Sarah's "Laura" is certainly a plausible reason to think either that the series is A. a loop that is now ready to begin again or B. that Laura is indeed alive, asleep in her bed, hearing her mother call to her. I'm not saying I would bet money on either of those interpretations being correct, just that both interpretations are at least valid in light of the soundbite.
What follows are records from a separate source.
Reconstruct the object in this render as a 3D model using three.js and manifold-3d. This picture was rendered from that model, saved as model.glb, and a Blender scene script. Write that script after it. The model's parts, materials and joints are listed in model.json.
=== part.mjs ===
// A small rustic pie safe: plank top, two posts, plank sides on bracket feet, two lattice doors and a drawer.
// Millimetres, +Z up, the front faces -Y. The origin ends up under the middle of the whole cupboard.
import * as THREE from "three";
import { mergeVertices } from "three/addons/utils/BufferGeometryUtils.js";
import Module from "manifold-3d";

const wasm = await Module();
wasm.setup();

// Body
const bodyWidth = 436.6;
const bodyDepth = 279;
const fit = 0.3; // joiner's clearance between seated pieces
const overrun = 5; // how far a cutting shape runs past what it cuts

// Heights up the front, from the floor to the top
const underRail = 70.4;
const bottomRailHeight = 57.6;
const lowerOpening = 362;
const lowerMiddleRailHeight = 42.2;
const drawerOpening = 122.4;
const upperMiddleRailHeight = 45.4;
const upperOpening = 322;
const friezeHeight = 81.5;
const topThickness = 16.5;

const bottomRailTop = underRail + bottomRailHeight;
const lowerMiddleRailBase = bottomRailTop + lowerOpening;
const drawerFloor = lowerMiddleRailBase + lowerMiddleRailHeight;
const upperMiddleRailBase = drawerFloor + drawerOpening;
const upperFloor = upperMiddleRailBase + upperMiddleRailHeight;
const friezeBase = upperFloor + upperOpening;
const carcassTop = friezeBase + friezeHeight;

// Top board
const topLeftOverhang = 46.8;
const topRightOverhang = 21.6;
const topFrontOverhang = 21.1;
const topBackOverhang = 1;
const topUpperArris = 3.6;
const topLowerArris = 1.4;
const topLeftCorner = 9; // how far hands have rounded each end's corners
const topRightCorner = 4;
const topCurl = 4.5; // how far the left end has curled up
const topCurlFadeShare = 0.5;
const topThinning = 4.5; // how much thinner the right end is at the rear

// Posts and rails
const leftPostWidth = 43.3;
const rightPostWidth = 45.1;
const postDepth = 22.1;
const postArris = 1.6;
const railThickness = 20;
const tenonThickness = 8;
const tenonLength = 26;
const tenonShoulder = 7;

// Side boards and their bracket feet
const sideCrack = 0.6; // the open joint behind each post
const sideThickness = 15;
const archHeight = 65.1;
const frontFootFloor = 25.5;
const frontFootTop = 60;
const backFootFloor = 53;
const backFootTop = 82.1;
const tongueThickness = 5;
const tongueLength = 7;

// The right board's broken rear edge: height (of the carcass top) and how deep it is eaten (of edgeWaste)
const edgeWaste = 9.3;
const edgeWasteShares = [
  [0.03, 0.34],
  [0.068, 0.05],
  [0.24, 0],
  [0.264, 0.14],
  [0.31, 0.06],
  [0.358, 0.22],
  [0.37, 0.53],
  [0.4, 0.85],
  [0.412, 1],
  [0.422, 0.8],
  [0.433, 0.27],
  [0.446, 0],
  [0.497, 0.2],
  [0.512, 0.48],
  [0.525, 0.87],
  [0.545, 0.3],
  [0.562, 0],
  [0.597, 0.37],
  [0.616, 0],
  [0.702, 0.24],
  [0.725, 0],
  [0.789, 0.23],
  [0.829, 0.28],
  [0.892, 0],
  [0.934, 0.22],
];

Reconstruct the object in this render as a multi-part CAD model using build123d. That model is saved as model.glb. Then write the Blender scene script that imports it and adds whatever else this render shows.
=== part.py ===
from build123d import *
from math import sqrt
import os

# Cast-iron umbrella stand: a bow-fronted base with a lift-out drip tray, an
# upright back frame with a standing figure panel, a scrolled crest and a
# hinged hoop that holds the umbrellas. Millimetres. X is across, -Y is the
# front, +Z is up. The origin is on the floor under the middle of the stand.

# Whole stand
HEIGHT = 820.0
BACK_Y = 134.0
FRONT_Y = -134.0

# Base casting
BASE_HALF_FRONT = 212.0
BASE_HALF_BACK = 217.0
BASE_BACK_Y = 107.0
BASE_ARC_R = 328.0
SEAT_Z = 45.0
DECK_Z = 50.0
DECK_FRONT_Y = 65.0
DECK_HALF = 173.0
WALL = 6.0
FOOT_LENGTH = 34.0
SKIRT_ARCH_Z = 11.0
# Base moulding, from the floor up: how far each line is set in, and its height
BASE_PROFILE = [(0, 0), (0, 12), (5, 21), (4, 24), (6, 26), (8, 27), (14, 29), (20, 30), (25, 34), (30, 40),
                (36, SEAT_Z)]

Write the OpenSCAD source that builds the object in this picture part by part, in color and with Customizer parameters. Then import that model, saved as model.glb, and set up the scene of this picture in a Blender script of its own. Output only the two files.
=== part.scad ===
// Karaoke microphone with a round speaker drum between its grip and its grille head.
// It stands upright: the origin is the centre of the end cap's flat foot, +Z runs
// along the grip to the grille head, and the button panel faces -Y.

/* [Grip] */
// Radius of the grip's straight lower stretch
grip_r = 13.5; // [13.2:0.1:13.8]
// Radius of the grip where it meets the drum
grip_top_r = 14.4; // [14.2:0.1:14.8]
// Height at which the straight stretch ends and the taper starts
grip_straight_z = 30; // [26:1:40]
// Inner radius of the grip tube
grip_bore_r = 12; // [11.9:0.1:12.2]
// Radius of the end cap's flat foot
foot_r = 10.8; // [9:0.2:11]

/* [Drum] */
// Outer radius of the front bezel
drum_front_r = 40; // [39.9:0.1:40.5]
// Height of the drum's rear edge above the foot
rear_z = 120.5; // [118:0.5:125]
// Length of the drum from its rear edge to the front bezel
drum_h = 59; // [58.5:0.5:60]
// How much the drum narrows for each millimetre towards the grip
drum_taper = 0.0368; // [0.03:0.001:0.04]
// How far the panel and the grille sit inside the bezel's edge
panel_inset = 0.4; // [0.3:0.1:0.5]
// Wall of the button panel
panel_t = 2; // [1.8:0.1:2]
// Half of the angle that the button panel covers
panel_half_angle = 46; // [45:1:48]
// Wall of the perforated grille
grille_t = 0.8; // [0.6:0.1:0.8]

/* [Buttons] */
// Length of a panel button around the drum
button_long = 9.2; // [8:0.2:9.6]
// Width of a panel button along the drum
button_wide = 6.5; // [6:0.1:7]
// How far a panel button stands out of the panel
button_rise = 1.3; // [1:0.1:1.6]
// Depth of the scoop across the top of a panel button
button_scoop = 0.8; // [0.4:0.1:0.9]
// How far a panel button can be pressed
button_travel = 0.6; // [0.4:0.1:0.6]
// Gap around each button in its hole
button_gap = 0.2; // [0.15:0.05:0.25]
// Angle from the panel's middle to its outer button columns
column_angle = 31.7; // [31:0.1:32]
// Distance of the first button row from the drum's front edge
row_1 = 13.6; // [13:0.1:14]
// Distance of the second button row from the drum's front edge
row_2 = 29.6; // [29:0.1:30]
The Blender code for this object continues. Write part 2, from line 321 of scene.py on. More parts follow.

Speaking of which, I have an interpretation, and it's one that I don't believe I've yet explicitly encountered anywhere else, and after it came to me it's been hard to shake. Many have pondered that the Odessa-verse is a possibly Judy-manipulated pocket of the Lodge; my basic interpretation of the two Dianes supports that, along with all the iconography littered throughout Part 18, and the general wrongness of it all. Others (me) have said that Dale crosses over into the real world, our reality, as evidenced by a mounting series of events in the series and culminating in the emergence of the "real" Cooper and the real owners of the Palmer house, lending disorientation to a final hour that somehow feels more dryly realistic than any previous; obviously, I've always subscribed to the real world theory, and I find it to be evident even in the matter-of-fact display of the gun-toting Texans. But what didn't strike me until this viewing is that it's actually both at once. It is both the hitherto unseen Black Lodge and the real world, the ultimate and extremely scary implication being that the Black Lodge IS the real world that we're currently inhabiting, that this real world of ours is so thoroughly upside down that it is no more or less than a shadow, a place of dark forces, a world of nightmares. This ties back to the idea of whether Bob is real or just a metaphoric stand-in for the evil that men do and which is more comforting and whether they're one and the same, it fits with Lynch's comments about the Iron Age/Golden Age, and it certainly fits with the general decay depicted in the "fictional" town of Twin Peaks in The Return. So, that's my revelation about the finale: it is indeed our real world, but the real world is in fact the Black Lodge. They cross over into the Black Lodge, but it just so happens to be our world. It's a very dark thought.